As noted above, both parties’ submissions violate the plain language of Local Rule 56.1.1 [427]*427They also violate this Court’s rules regarding the length of affidavits submitted.2 Finally, as I have indicated, defendants’ multiplicity of motions have effectively eviscerated the Court’s rules regarding the length of legal memoranda. Of course, in a case of this size and complexity, I would have agreed to a limited increase in the page limit had such a request been made. Instead, defendants unilaterally raised their limit from 105 pages (for three motions) to 245. This conduct, like plaintiffs conduct in submitting totally inappropriate 56.1 statements, is an affront to this Court’s inherent authority to control its own procedures.

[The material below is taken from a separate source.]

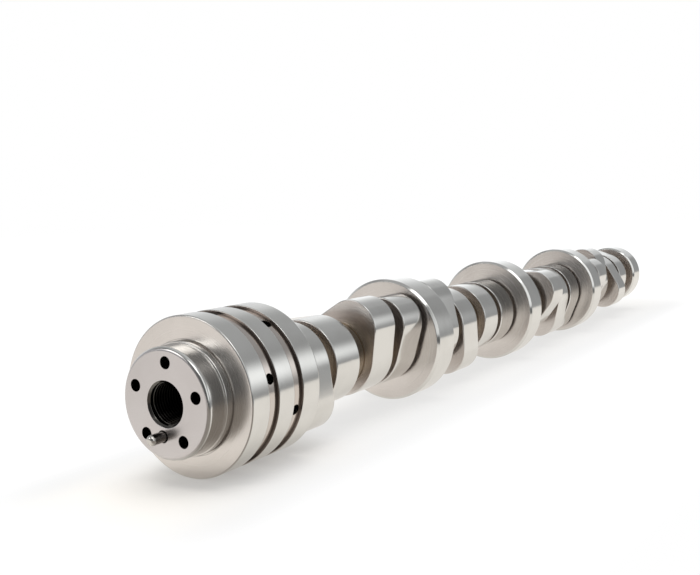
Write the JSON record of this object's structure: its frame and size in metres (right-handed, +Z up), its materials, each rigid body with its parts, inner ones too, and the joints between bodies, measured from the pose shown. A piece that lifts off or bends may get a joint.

V. Appointment of Special Masters

In circumstances such as these, the Court is authorized to seek the assistance of a special master. Fed.R.Civ.P. 53(b) provides that “[i]n actions to be tried by a jury, reference [to a master] shall be made only when the issues are complicated; in actions to be tried without a jury ... a reference shall be made only upon a showing that some exceptional condition requires it.” The scope of the reference pursuant to Rule 53 may include a report and recommendation on a motion for summary judgment. See Nebraska v. Wyoming, 507 U.S. 584, 586, 113 S.Ct. 1689, 123 L.Ed.2d 317 (1993); Constant v. Advanced Micro-Devices, Inc., 848 F.2d 1560, 1566 (Fed.Cir.1988); In re Armco, Inc., 770 F.2d 103, 104-05 (8th Cir.1985) (“We believe ... that the district court acted properly in granting the master the ... power to hear motions for summary judgment____”); Richardson v. Bedford Place Housing Phase I Associates, 855 F.Supp. 366, 367 (N.D.Ga. 1994) (special masters appointed pursuant to Rule 53 have “the authority to make proposed findings of facts and conclusions of law on dispositive motions such as those ... for summary judgment”); Roberts v. Heim, No. C-84-8069, 1990 WL 306009, at *3 (N.D.Cal. Aug. 27, 1990) (argument that Rule 53 did not authorize master to make a report on summary judgment motion “finds no support in any authority”). A reference may be made without the consent of the parties. See Festo Corp. v. Shoketsu Kinzoku Kogyo Kabushiki Co., 72 F.3d 857, 865 (Fed.Cir.1995), vacated on other grounds, — U.S.-, 117 S.Ct. 1240, 137 L.Ed.2d 323 (1997).

This action is to be tried to a jury; and, as I have discussed, the issues presented are unquestionably complex. Thus, a reference is appropriate. See Festo Corp., 72 F.3d at 865 (citing Ex parte Peterson, 253 U.S. 300, 312, 40 S.Ct.